Jacksonville attorney Kelly Mathis received the sentence Wednesday after a Florida judge listened to character witnesses describe the lawyer as a man of integrity who loved his family.
 
Mathis' attorneys argued that he should be spared prison given he only provided legal advice to Allied Veterans of America.
 
But statewide prosecutor Nick Cox said Mathis deserved prison for engaging in deception.

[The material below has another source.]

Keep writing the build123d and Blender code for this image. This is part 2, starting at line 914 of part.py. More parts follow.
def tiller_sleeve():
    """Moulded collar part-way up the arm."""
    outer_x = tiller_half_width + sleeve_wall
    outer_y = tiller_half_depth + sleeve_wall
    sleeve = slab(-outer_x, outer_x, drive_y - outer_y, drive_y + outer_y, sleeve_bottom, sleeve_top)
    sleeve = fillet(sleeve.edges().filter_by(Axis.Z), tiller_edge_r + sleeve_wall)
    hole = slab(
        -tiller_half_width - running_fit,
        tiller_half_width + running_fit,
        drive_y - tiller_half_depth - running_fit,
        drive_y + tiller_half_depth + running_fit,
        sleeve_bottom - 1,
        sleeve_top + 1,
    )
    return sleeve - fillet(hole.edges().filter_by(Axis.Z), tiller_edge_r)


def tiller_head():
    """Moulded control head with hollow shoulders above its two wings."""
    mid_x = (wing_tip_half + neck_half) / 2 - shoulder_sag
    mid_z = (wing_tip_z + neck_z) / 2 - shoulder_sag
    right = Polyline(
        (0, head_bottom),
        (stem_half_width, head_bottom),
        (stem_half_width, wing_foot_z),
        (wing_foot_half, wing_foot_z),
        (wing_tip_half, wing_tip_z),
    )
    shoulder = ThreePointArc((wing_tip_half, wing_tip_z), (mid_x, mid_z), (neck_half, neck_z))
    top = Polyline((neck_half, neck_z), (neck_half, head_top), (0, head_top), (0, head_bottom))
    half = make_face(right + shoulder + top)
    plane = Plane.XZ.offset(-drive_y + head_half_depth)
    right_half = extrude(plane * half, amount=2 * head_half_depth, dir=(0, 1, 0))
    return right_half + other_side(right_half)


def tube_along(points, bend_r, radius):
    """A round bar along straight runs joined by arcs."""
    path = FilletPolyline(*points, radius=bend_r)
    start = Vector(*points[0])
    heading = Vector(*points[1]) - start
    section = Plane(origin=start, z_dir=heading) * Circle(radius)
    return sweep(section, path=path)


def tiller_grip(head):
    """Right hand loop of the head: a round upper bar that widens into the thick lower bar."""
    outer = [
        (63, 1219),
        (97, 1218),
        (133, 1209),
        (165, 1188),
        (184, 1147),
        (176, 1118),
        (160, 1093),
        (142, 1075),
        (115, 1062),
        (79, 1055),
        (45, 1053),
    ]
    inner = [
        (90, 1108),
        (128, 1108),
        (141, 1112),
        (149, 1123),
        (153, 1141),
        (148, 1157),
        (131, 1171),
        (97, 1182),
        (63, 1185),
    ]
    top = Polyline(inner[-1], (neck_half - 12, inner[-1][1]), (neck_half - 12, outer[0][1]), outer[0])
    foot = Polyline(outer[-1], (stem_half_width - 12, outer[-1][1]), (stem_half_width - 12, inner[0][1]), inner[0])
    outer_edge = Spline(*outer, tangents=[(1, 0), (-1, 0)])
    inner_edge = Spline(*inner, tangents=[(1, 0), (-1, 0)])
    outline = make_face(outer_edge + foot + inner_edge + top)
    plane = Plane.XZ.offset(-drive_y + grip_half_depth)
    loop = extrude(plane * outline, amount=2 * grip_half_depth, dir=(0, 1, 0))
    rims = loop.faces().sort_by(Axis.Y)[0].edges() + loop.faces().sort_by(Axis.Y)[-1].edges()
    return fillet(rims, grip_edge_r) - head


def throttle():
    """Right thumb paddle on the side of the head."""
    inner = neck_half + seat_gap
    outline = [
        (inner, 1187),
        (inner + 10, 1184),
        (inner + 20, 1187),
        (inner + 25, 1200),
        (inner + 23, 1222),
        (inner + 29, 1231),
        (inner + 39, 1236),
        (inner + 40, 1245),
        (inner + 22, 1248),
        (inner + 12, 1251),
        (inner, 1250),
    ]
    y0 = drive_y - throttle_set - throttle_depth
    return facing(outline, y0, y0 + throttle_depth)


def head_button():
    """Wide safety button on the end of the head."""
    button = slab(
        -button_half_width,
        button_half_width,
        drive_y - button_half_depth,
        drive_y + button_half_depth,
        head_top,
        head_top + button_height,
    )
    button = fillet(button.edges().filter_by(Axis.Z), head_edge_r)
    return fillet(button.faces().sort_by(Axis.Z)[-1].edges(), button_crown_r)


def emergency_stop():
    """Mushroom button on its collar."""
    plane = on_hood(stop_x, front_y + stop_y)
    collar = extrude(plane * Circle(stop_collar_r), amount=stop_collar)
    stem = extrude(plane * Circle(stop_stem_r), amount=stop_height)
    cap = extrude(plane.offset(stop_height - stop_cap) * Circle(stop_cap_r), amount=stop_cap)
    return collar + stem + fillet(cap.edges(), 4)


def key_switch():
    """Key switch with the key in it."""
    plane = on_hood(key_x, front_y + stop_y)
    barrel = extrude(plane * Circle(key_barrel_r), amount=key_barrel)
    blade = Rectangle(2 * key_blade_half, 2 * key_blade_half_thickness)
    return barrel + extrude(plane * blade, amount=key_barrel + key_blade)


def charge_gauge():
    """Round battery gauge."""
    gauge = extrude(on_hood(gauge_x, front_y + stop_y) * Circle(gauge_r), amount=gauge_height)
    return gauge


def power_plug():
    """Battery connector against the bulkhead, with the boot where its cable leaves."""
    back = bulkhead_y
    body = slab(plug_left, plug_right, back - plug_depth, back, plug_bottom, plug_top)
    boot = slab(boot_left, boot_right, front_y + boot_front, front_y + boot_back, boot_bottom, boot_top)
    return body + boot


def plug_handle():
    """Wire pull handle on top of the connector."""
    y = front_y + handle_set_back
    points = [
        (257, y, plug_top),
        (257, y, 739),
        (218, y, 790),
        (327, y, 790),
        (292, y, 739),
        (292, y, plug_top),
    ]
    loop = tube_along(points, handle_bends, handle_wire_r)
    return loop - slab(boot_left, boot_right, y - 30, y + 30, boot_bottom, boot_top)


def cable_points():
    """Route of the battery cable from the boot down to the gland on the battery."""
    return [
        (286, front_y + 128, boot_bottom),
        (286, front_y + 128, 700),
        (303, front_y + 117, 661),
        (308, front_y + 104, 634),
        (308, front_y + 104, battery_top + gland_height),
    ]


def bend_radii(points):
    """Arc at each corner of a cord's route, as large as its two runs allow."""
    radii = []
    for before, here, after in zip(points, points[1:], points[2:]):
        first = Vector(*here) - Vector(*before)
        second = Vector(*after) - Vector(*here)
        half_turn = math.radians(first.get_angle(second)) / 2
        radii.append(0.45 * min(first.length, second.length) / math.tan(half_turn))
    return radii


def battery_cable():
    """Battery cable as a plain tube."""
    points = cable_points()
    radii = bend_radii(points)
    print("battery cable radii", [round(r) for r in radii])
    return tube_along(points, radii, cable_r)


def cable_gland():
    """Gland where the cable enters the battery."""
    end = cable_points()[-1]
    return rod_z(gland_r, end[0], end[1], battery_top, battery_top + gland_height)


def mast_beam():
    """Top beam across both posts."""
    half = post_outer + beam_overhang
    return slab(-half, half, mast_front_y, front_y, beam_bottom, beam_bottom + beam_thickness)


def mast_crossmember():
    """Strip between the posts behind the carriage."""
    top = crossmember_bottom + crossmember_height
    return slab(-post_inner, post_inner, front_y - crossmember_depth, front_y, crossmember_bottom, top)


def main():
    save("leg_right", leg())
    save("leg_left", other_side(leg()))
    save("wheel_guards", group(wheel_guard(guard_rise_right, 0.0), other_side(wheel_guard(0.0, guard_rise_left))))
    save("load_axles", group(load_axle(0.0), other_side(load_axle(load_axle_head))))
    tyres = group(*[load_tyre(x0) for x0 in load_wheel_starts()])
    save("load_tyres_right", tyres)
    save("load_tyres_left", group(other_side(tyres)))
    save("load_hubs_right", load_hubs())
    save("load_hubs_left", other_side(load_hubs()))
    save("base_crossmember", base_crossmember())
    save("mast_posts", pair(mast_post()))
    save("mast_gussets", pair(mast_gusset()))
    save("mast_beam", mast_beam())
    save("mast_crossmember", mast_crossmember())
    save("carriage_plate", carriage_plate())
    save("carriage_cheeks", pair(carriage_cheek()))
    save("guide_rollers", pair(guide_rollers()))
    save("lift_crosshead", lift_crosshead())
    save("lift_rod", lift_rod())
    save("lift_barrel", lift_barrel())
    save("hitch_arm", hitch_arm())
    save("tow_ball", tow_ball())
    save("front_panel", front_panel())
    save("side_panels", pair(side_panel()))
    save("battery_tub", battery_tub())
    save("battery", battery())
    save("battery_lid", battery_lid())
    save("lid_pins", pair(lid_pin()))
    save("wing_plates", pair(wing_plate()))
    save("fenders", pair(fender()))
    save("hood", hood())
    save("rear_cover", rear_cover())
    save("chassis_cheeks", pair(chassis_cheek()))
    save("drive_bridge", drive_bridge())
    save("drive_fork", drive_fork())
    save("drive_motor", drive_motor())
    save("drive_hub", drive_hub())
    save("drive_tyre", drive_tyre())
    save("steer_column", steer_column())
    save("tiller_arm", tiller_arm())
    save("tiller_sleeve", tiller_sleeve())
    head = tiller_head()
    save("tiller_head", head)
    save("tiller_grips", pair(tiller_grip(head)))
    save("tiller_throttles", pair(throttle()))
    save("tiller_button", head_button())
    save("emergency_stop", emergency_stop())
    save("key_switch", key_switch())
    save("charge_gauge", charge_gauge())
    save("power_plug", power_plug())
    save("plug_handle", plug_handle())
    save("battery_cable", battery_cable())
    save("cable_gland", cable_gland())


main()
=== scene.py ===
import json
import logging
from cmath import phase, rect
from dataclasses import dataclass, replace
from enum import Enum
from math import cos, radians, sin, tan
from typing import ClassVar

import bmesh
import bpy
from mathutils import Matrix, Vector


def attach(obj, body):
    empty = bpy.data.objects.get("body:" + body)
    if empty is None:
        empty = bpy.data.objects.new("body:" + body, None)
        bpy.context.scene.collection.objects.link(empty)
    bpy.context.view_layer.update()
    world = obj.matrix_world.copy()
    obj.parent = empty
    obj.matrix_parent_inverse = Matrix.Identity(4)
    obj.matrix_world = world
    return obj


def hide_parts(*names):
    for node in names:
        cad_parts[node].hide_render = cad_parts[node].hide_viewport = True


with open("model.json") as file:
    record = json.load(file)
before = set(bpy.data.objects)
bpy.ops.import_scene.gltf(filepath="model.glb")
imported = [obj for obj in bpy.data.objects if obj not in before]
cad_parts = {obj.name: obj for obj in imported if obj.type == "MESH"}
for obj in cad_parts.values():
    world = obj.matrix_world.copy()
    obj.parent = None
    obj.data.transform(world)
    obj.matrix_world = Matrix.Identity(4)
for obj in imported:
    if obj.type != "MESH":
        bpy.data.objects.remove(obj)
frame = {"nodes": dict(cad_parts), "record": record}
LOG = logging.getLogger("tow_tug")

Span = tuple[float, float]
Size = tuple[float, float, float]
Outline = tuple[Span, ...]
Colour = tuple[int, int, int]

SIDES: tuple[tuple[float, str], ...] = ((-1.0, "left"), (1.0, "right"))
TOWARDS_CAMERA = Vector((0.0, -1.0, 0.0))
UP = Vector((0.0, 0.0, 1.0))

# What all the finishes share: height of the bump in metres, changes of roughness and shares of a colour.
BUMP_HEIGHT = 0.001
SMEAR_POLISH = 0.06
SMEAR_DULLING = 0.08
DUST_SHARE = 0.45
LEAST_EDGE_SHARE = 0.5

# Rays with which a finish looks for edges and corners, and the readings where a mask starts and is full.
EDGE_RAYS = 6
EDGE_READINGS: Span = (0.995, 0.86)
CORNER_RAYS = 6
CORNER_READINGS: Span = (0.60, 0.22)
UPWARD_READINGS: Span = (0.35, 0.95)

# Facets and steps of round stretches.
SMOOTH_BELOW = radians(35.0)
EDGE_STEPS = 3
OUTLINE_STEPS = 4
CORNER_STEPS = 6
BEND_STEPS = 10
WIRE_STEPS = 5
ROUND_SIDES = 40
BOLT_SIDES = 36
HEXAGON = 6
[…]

Cox said Mathis was responsible for marrying the gambling operation with the veterans charity.
 
Mathis was convicted last year of 103 counts of racketeering, possessing slot machines and other charges.

Mathis wiped away the tears Wednesday as he listened to his wife read letters from their daughters, begging a Seminole County judge not to send their father to prison.

Mathis's wife was joined by almost a dozen Jacksonville attorneys, each taking the stand to try to keep the man convicted by the state of orchestrating a multimillion-dollar illegal gambling operation under the guise of a charity, out of prison.

Even though a report from the Department of Corrections recommended two years of home confinement, Cox pushed for a minimum of five and a half years, saying Mathis should have known what he was doing was potentially illegal, setting up casinos across the state.

"To take advantage of it, in the manner he did, he wasn't a lawyer, judge, this was a crime," said Cox.

The judge is allowing Mathis to remain free pending the outcome of his appeal, which may not be heard until next year.

9 Investigates first exposed the Allied Veterans strip mall casinos more than two years ago.

A raid last year by the state forced the resignation of Florida's lieutenant governor.